The financing of the industry would clearly have to be taken seriously, if not through the issuance of the kinds of bonds that the government tried to issue through the United Bank for Africa, then through other means. Many industry insiders also complain about the lack of Low Pour Fuel Oil (LPFO or black oil), which is required by the industry. This, to say the least, is scandalous in an oil-producing country. I would imagine that this is one thing that could be taken care of, given some will to do so. It is almost redundant these days to mention power, transportation and other basic infrastructure. But yes, these are going to be crucial to any resuscitative attempts.

I think there is the potential to grow the textile industry, with some government determination and a push by actors in the textile industry. It should not be forgotten that under AGOA, the United States market is open to Nigeria. Therefore, anyone who invests in production for export can take advantage of that.
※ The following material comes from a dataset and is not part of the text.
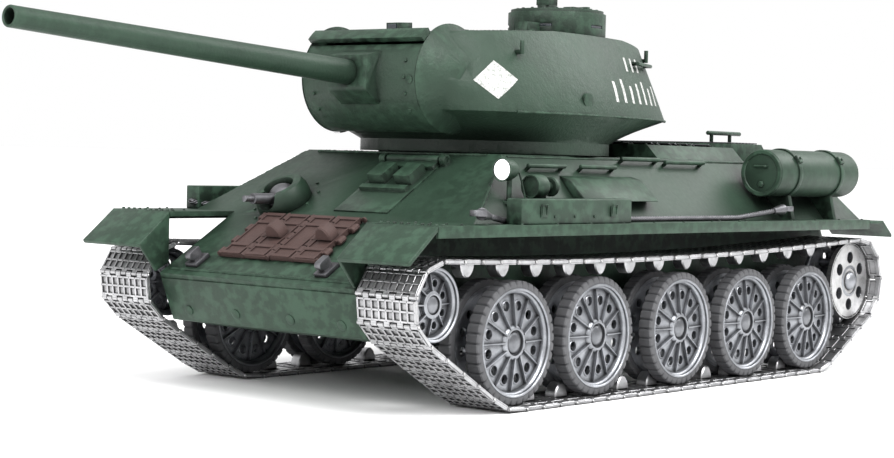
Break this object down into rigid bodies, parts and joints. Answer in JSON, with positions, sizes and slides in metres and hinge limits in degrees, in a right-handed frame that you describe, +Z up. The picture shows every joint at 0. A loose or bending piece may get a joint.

Nigeria is also a large market, and if one is to take any lesson from the patronage of smuggled products, it is that there is a demand for textile products. This would indicate that production for local consumption could be a profitable venture.

All this optimism is hinged on the belief that the Nigerian government and the textile industry in general are willing to work together to produce an environment in which this is possible. The involvement of the Indians might just be the catalyst that is needed.